(SHORT TASK): Take the lines from the beginning of the data below through the line holding "sharp: float = 60.0" and return exactly those.
++++
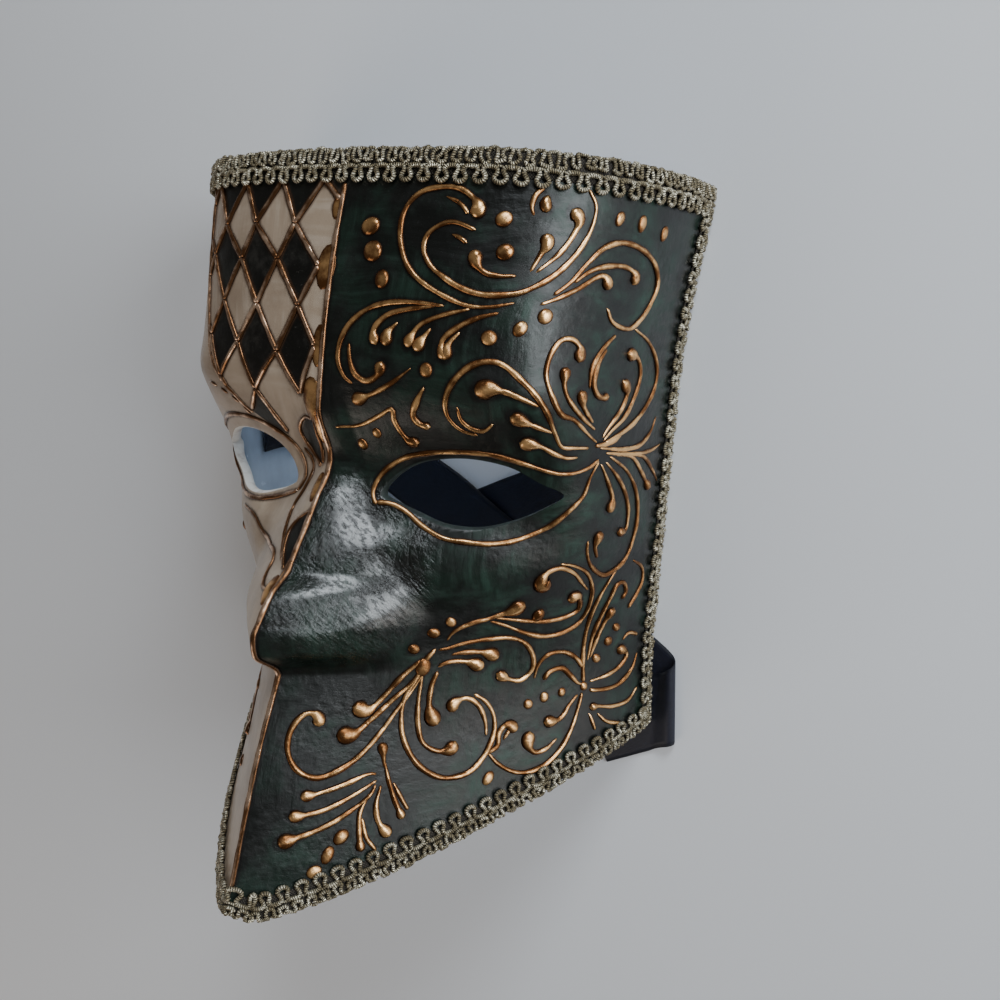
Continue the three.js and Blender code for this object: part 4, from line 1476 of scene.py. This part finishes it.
@dataclass
class PaintedShell:
    """The moulded paper shell: outside, lining and rims as one closed skin.

    Its columns gather in the middle. Its rows lie closer about the share nose_at of the height, over
    about nose_spread, and 1 + nose_more times closer at most. fine is the number of samples for that.
    The net's black is looked for above the height net_from and up to x = net_side, and the slips' in a
    box round slip_middle. An eye's outline has eye_span points to each stop, and no point farther from
    it than eye_margin is measured. Edges sharper than sharp degrees stay sharp.
    """

    form: FaceForm
    net: DiamondNet
    columns: int = 216
    rows: int = 210
    gather: float = 0.12
    nose_at: float = 0.36
    nose_spread: float = 0.1
    nose_more: float = 1.1
    fine: int = 2001
    eye: tuple[Pair, ...] = (
        (15.4, 11.2), (18, 16), (25, 21), (34, 23.5), (43, 23.8), (52, 21.6), (58, 17.6), (63.2, 14),
        (58.5, 9.8), (51, 5.6), (43.5, 3.4), (34, 3.8), (25.6, 6.2), (19.4, 8.6))
    eye_span: int = 10
    eye_margin: float = 3.0
    edge_bulge: float = 0.55
    edge_rings: int = 4
    net_from: float = 18.0
    net_side: float = 1.0
    slip_middle: Pair = (-7, 11)
    slip_reach: Pair = (8, 23)
    sharp: float = 60.0

    def grid(self) -> tuple[Array, Array]:
        """u and y of the skin's points: columns closer in the middle, rows closer at the nose."""
        t = np.linspace(-1, 1, self.columns + 1)
        u = np.sin(math.pi / 2 * (t - self.gather * np.sin(math.pi * t)))
        q = np.linspace(0, 1, self.fine)
        run = np.cumsum(1 + self.nose_more * np.exp(-((q - self.nose_at) / self.nose_spread)**2))
        rows = np.interp(np.linspace(run[0], run[-1], self.rows + 1), run, q)
        across, share = np.meshgrid(u, rows)
        low = self.form.bottom(across)
        return across, low + (self.form.top(across) - low) * share

    def eye_outlines(self) -> list[Array]:
        """The two holes as smooth closed outlines in x and y."""
        right = spline(np.array(self.eye), self.eye_span, closed=True)
        return [right, right * (-1, 1)]

    def fitted(self, u: Array, y: Array) -> tuple[Array, Array, Array]:
        """Moves the points next to a hole's outline onto it.

        Of the two ends of each grid edge that the outline crosses, the nearer one moves.

        Returns:
            u, y, and the side of each point: -1 in a hole, 0 on its outline, 1 on the skin.
        """
        plan = np.stack([self.form.half_width(y) * u, y], axis=-1)
        gap = np.full(u.shape, FAR)
        near = plan.copy()
        for outline in self.eye_outlines():
            low, high = outline.min(0) - self.eye_margin, outline.max(0) + self.eye_margin
            box = ((plan > low) & (plan < high)).all(-1)
            gap[box], near[box] = outline_distance(plan[box], outline)
        move = np.zeros(u.shape, dtype=bool)
        for a, b in ((np.s_[:-1], np.s_[1:]), (np.s_[:, :-1], np.s_[:, 1:])):
            cut = gap[a] * gap[b] < 0
            first = np.abs(gap[a]) <= np.abs(gap[b])
            move[a] |= cut & first
            move[b] |= cut & ~first
        x, y = np.moveaxis(np.where(move[..., None], near, plan), -1, 0)
        side = np.where(move, 0, np.sign(gap)).astype(int)
        return x / self.form.half_width(y), y, side

    def skin_faces(self, side: Array) -> list[Array]:
        """Quads outside the holes, and the outer half of each quad that a hole's outline cuts."""
        quads = band_faces(self.rows + 1, self.columns + 1, False, False)
        at = side.ravel()[quads]
        whole = quads[(at.min(1) >= 0) & (at.max(1) > 0)]
        cut = (at.min(1) < 0) & (at.max(1) > 0)
        corner = at[cut].argmax(1)
        rows = np.arange(cut.sum())
        part = [quads[cut][rows, (corner + k) % 4] for k in (0, 1, 3)]
        return [whole, np.stack(part, axis=1)]

    def edge_wall(self, rim: Array, outer: Array, inner: Array, at_eye: Array) -> tuple[Array, Array]:
        """The wall between the rims of the outside and the lining, bulging a little into the eyes.

        Args:
            rim: (n, 2) edges of the rims, as numbers of points on the outside.
            outer: Points on the outside.
            inner: Points on the lining.
            at_eye: Whether each point on the outside lies on a hole's outline.

        Returns:
            The points between the two rims, and quads, where those points are numbered on after inner.
        """
        n = len(outer)
        at = np.unique(rim)
        centre = np.array([np.mean(self.eye, axis=0)]) * np.sign(outer[at, :1]) ** np.array([[1, 0]])
        inward = unit(centre - outer[at, :2])
        rings = []
        for k in range(1, self.edge_rings):
            t = k / self.edge_rings
            ring = outer[at] * (1 - t) + inner[at] * t
            ring[:, :2] += inward * (self.edge_bulge * math.sin(math.pi * t) * at_eye[at])[:, None]
            rings.append(ring)
        place = np.zeros(n, dtype=int)
        place[at] = np.arange(len(at))
        layers = [rim, *(2 * n + k * len(at) + place[rim] for k in range(self.edge_rings - 1)), rim + n]
        quads = [np.stack([a[:, 1], a[:, 0], b[:, 0], b[:, 1]], axis=1)
                 for a, b in zip(layers[:-1], layers[1:])]
        return np.concatenate(rings), np.concatenate(quads)

    def black_distance(self, u: Array, y: Array, outer: Array) -> Array:
        """Distance from each point of the outside to the nearest black paint, negative on it."""
        gap = np.full(len(outer), FAR)
        pale = np.flatnonzero((outer[:, 0] < self.net_side) & (outer[:, 1] > self.net_from))
        girth = self.form.girth(u.ravel()[pale], y.ravel()[pale])
        gap[pale] = self.net.distance(-girth, outer[pale, 1])
        bridge = np.flatnonzero((np.abs(outer[:, :2] - self.slip_middle) < self.slip_reach).all(1))
        gap[bridge] = np.minimum(gap[bridge], self.net.slip_distance(outer[bridge, :2]))
        return gap

    def build(self, groups: Groups, stucco: StuccoWork) -> Item:
        """Makes the shell and marks where its paint changes."""
        u, y, side = self.fitted(*self.grid())
        faces = self.skin_faces(side)
        outer = self.form.surface(u, y).reshape(-1, 3)
        inner = self.form.inside(u, y).reshape(-1, 3)
        n = len(outer)
        edges = np.concatenate([np.stack([f, np.roll(f, -1, axis=1)], axis=-1).reshape(-1, 2) for f in faces])
        key = np.sort(edges, axis=1) @ np.array([n, 1])
        _, where, count = np.unique(key, return_index=True, return_counts=True)
        rings, walls = self.edge_wall(edges[where[count == 1]], outer, inner, side.ravel() == 0)
        points = np.concatenate([outer, inner, rings])

        parts, finishes = [], []
        for f in faces:
            left = points[f].mean(1)[:, 0] < 0
            parts += [f[left], f[~left], f[:, ::-1] + n]
            finishes += [Skin.IVORY.value, Skin.DARK.value, Skin.LINING.value]
        left = points[walls].mean(1)[:, 0] < 0
        parts += [walls[left], walls[~left]]
        finishes += [Skin.IVORY_EDGE.value, Skin.DARK_EDGE.value]

        used = np.unique(np.concatenate([f.ravel() for f in parts]))
        number = np.zeros(len(points), dtype=int)
        number[used] = np.arange(len(used))
        rest = np.full(len(points) - n, FAR)
        marks = {"black_cell": self.black_distance(u, y, outer), "line_gap": stucco.gap(outer)}
        marks = {name: np.concatenate([values, rest])[used] for name, values in marks.items()}
        dark_edge = CutEdge(rgb(0.006, 0.012, 0.01), rgb(0.018, 0.032, 0.027), 0.72)
        paints = ((DarkLacquer(), "green_black_lacquer"), (IvoryPaint(), "ivory_paint"),
                  (Lining(), "lining_with_painted_light"), (CutEdge(), "ivory_cut_edge"), (dark_edge, "dark_cut_edge"))
        patch = Patch(points[used], [number[f] for f in parts], finishes, marks)
        return patch.build("painted_shell", [p.material(name, groups) for p, name in paints], self.sharp)


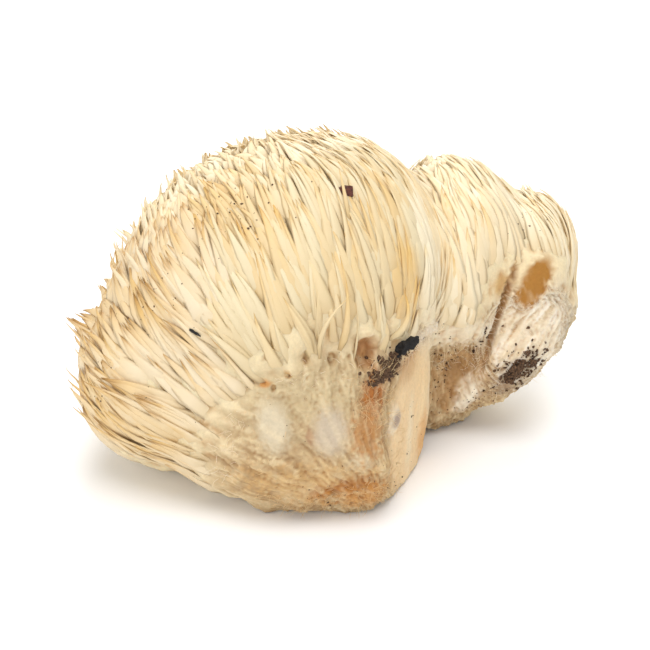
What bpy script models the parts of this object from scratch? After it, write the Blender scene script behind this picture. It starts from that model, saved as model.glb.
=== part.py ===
"""Lion's mane mushroom, lying as picked, with the bits of bark and soil that cling to it.

The grown fruit body is one solid. Its shaggy lobes are modelled out to the reach of their spines, and
its bald base at the flesh itself. Each bit of bark or soil is a solid of its own, seated in a shallow
pocket with a small gap round it. Sizes are in millimetres, which MM turns to metres. The model is laid
out about the middle of the front lobe's footprint, then moved to stand on the middle of its own box.
"""

import math
from dataclasses import dataclass

import bmesh
import bpy
from mathutils import Euler, Matrix, Vector, noise

MM = 0.001

FUSE_VOXEL = 2.0
SKIN_VOXEL = 1.6
SOFTEN_STEPS = 6
LUMPY_HEIGHT = 3.2
LUMPY_SIZE = 17.0
FRUIT_DETAIL = 0.12
BREAK_DEPTH = 40.0
RESTING_REACH = 120.0
POCKET_GAP = 0.4
CLOD_ROUGHNESS = 0.35
CLOD_GRAIN = 1.7


@dataclass(frozen=True)
class Finish:
    """Plain colour (sRGB, 0 to 1) and roughness of a piece."""

    name: str
    colour: tuple
    roughness: float


FLESH = Finish("mushroom_flesh", (0.90, 0.82, 0.66), 0.70)
CHARRED_BARK = Finish("charred_bark", (0.08, 0.07, 0.07), 0.60)
RED_BARK = Finish("red_brown_bark", (0.22, 0.09, 0.06), 0.65)
LEAF_MOULD = Finish("leaf_mould", (0.20, 0.14, 0.10), 0.95)


@dataclass(frozen=True)
class Lump:
    """One swelling of the fruit body: an ellipsoid with its centre, half-widths and turn."""

    name: str
    centre: tuple
    half: tuple
    turn_deg: tuple = (0.0, 0.0, 0.0)


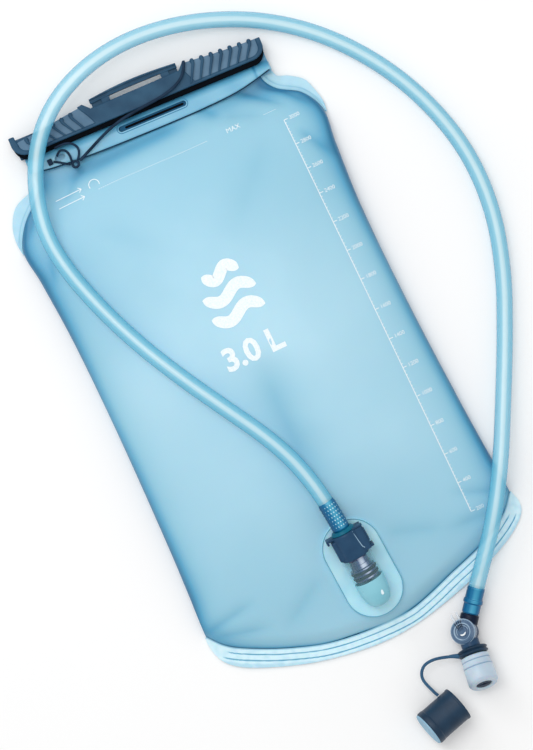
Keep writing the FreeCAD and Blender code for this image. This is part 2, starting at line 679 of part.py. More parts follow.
def shutoff_rotor():
    """Plug with a cross hole that opens or shuts the flow."""
    core = rod(DRUM_CENTRE, DIAL_AXIS, ROTOR_RADIUS, DRUM_LOW + 1.5, DRUM_HIGH + 0.3)
    along = unit(TO_HOSE - TO_MOUTH)
    waist = ring(DRUM_CENTRE, DIAL_AXIS, ROTOR_RADIUS - 0.46, 0.64, DRUM_HIGH - 1.0)
    return core.cut(rod(DRUM_CENTRE, along, STEM_BORE, -8, 8)).cut(waist)


def rotor_ring():
    """Seal ring in the rotor's groove."""
    return ring(DRUM_CENTRE, DIAL_AXIS, ROTOR_RADIUS - 0.52, 0.55, DRUM_HIGH - 1.0)


def shutoff_dial():
    """Clear cap over the drum, with a raised ring and a forked lever."""
    base = DRUM_HIGH + 0.3
    plate = rod(DRUM_CENTRE, DIAL_AXIS, DIAL_RADIUS, base, DIAL_TOP - 0.9)
    crown = rod(DRUM_CENTRE, DIAL_AXIS, DIAL_RADIUS - 1.4, base, DIAL_TOP - 0.4)
    hub = rod(DRUM_CENTRE, DIAL_AXIS, 3.0, base, DIAL_TOP)
    skirt = rod(DRUM_CENTRE, DIAL_AXIS, DIAL_RADIUS, 1.6, base + 0.1)
    skirt = skirt.cut(rod(DRUM_CENTRE, DIAL_AXIS, DRUM_RADIUS + 0.3, 1.0, base))
    ahead = unit(Y_AXIS - DIAL_AXIS * Y_AXIS.dot(DIAL_AXIS) - X_AXIS * 0.12)
    across = DIAL_AXIS.cross(ahead)
    prongs = []
    for side in (-1.9, 1.9):
        root = DRUM_CENTRE + DIAL_AXIS * (DIAL_TOP - 1.7) + across * side
        prongs.append(rod(root, ahead, 0.8, 4.0, 13.0))
    return fuse([plate, crown, hub, skirt] + prongs)


def bite_valve():
    """Soft sheath over the neck with a round recess at its end, where the slit is."""
    body = fuse([
        cone(DRUM_CENTRE, TO_MOUTH, 8.7, BITE_RADIUS, BITE_FROM, BITE_FROM + 6.0),
        rod(DRUM_CENTRE, TO_MOUTH, BITE_RADIUS, BITE_FROM + 6.0, BITE_END - 1.4),
        cone(DRUM_CENTRE, TO_MOUTH, BITE_RADIUS, BITE_RADIUS - 1.4, BITE_END - 1.4, BITE_END),
    ])
    inside = fuse([
        rod(DRUM_CENTRE, TO_MOUTH, NECK_RADIUS, BITE_FROM - 1, 29.0),
        rod(DRUM_CENTRE, TO_MOUTH, NECK_RADIUS + 1.4, 21.0, 23.0),
    ])
    recess = rod(DRUM_CENTRE, TO_MOUTH, 5.1, BITE_END - 3.2, BITE_END + 1)
    across = unit(TO_MOUTH.cross(Z_AXIS))
    slit = rod(DRUM_CENTRE + across * -4, across, 0.25, 0, 8)
    slit.translate(TO_MOUTH * (BITE_END - 3.2))
    return body.cut(inside).cut(recess).cut(slit)


# ---------------------------------------------------------------- dust cap
def cap_ring():
    """Twin-ridged ring that turns in the neck's groove and carries the strap."""
    bore = NECK_RADIUS - 0.6 + 0.3
    sleeve = rod(DRUM_CENTRE, TO_MOUTH, 8.6, CAP_RING_AT - 1.6, CAP_RING_AT + 2.8)
    ridges = [ring(DRUM_CENTRE, TO_MOUTH, 8.9, 1.0, CAP_RING_AT + at) for at in (-0.6, 1.8)]
    return fuse([sleeve] + ridges).cut(rod(DRUM_CENTRE, TO_MOUTH, bore, 0, 30))


def dust_cap():
    """Round cover, open towards the strap's side."""
    turn = math.radians(CAP_TURN)
    axis = V(math.cos(turn), math.sin(turn), 0)
    half = CAP_LENGTH / 2
    outer = rod(CAP_CENTRE, axis, CAP_RADIUS, -half, half)
    outer = soften(outer, 1.2, lambda edge: edge.Length > 60 and edge.CenterOfMass.x < 0)
    bead = ring(CAP_CENTRE, axis, CAP_RADIUS - 0.5, 0.5, half - 0.6)
    inner = rod(CAP_CENTRE, axis, CAP_RADIUS - CAP_WALL, -half + 2.0, half + 1)
    return fuse([outer, bead]).cut(inner)


# ---------------------------------------------------------------- assembly
def build():
    bag = bag_solid(0.0)
    film = bag.cut(bag_solid(FILM))
    lower = below_folds()
    hose_start = port_point(HOUSING_END + 2.5)
    hose_second = port_point(HOUSING_END + 21.0)
    hose_last = DRUM_CENTRE + TO_HOSE * 11.9
    hose_before = DRUM_CENTRE + TO_HOSE * 30.0 + V(0, 0, 1.0)
    hose_route = [tuple(hose_start), tuple(hose_second), *HOSE_ROUTE_MIDDLE,
                  tuple(hose_before), tuple(hose_last)]
    left_shoulder = ((-79.0, 172.0), (-79.6, 164.5), (-84.0, 160.4), (-97.0, 152.8), (-105.4, 142.6),
                     (-108.0, 135.0), (-107.4, 126.0), (-100.0, 128.0), (-76.0, 158.0))
    right_shoulder = ((85.8, 168.5), (86.2, 157.6), (92.0, 153.6), (99.6, 147.2), (104.2, 140.6),
                      (106.2, 131.0), (105.6, 122.5), (98.0, 126.0), (72.0, 158.0), (72.0, 168.5))
    parts = {
        "film_front": largest(film.cut(lower).cut(film_window())),
        "film_back": largest(film.common(lower)),
        "bottom_weld": bottom_weld(bag),
        "shoulder_weld_left": shoulder_weld(bag, left_shoulder),
        "shoulder_weld_right": shoulder_weld(bag, right_shoulder),
        "folded_mouth": folded_mouth(bag),
        "rail_front": rail(FOLD_HIGH),
        "rail_back": rail(FOLD_LOW),
        "slider": slider(),
        "slider_tether": tube("slider_tether", TETHER_ROUTE, TETHER_DIAMETER),
        "tether_eyelet": tether_eyelet(),
        "tether_stop": tether_stop(),
        "port_body": port_body(bag),
        "seat_seal": seat_seal(),
        "poppet": poppet(),
        "poppet_spring": poppet_spring(),
        "plug_stem": plug_stem(),
        "coupling_housing": coupling_housing(),
        "coupling_collar": coupling_collar(),
        "release_button": release_button(),
        "button_spring": button_spring(),
        "hose": tube("hose", hose_route, HOSE_OUTER, HOSE_INNER),
        "valve_elbow": valve_elbow(),
        "shutoff_rotor": shutoff_rotor(),
        "rotor_ring": rotor_ring(),
        "shutoff_dial": shutoff_dial(),
        "bite_valve": bite_valve(),
        "cap_ring": cap_ring(),
        "cap_strap": tube("cap_strap", STRAP_ROUTE, STRAP_DIAMETER),
        "dust_cap": dust_cap(),
    }
    for name in TAIL_ROUTES:
        parts[name] = tether_tail(name)
    for name, at in zip(("plug_ring_front", "plug_ring_rear"), RING_PLACES):
        parts[name] = plug_ring(at)
    print("hose route starts", [tuple(round(c, 2) for c in p) for p in hose_route[:2]])
    print("hose route ends", [tuple(round(c, 2) for c in p) for p in hose_route[-2:]])
    return parts


for part_name, part_shape in build().items():
    box = part_shape.BoundBox
    print(part_name, part_shape.isValid(), len(part_shape.Solids), round(part_shape.Volume, 1),
          [round(value, 1) for value in (box.XMin, box.XMax, box.YMin, box.YMax, box.ZMin, box.ZMax)])
    part_shape.exportStep("parts/" + part_name + ".step")
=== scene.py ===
"""Looks of the hydration bladder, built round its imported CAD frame.

Scene units are metres in the row frame. The numbers below are millimetres, and mm() turns them into metres.
"""

import math

import bmesh
import bpy
from mathutils import Matrix, Vector, noise
from mathutils.kdtree import KDTree


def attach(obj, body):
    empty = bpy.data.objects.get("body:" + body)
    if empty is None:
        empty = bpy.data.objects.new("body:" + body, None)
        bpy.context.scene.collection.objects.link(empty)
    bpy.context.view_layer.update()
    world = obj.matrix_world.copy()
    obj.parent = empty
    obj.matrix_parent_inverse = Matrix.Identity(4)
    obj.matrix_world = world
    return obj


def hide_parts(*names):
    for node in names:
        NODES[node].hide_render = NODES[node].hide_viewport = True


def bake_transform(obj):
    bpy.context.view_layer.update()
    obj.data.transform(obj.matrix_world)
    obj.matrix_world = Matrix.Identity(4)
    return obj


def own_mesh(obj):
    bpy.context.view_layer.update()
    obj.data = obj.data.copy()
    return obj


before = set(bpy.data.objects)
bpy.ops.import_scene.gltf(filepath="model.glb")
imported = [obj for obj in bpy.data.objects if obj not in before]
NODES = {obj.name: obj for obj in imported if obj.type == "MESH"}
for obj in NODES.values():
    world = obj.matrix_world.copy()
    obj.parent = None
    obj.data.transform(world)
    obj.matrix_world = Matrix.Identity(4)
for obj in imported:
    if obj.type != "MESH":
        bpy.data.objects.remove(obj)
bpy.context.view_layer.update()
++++
(RESPONSE FOR THIS EXERCISE):
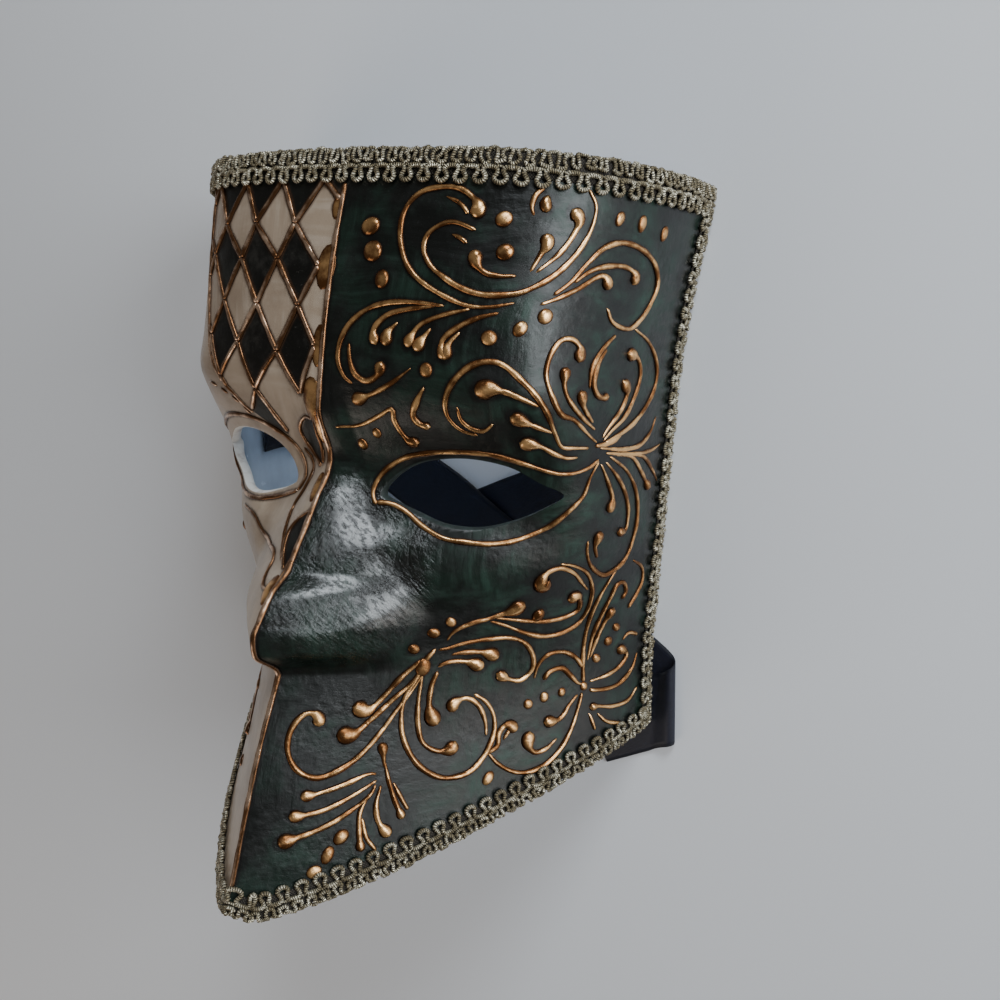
Continue the three.js and Blender code for this object: part 4, from line 1476 of scene.py. This part finishes it.
@dataclass
class PaintedShell:
    """The moulded paper shell: outside, lining and rims as one closed skin.

    Its columns gather in the middle. Its rows lie closer about the share nose_at of the height, over
    about nose_spread, and 1 + nose_more times closer at most. fine is the number of samples for that.
    The net's black is looked for above the height net_from and up to x = net_side, and the slips' in a
    box round slip_middle. An eye's outline has eye_span points to each stop, and no point farther from
    it than eye_margin is measured. Edges sharper than sharp degrees stay sharp.
    """

    form: FaceForm
    net: DiamondNet
    columns: int = 216
    rows: int = 210
    gather: float = 0.12
    nose_at: float = 0.36
    nose_spread: float = 0.1
    nose_more: float = 1.1
    fine: int = 2001
    eye: tuple[Pair, ...] = (
        (15.4, 11.2), (18, 16), (25, 21), (34, 23.5), (43, 23.8), (52, 21.6), (58, 17.6), (63.2, 14),
        (58.5, 9.8), (51, 5.6), (43.5, 3.4), (34, 3.8), (25.6, 6.2), (19.4, 8.6))
    eye_span: int = 10
    eye_margin: float = 3.0
    edge_bulge: float = 0.55
    edge_rings: int = 4
    net_from: float = 18.0
    net_side: float = 1.0
    slip_middle: Pair = (-7, 11)
    slip_reach: Pair = (8, 23)
    sharp: float = 60.0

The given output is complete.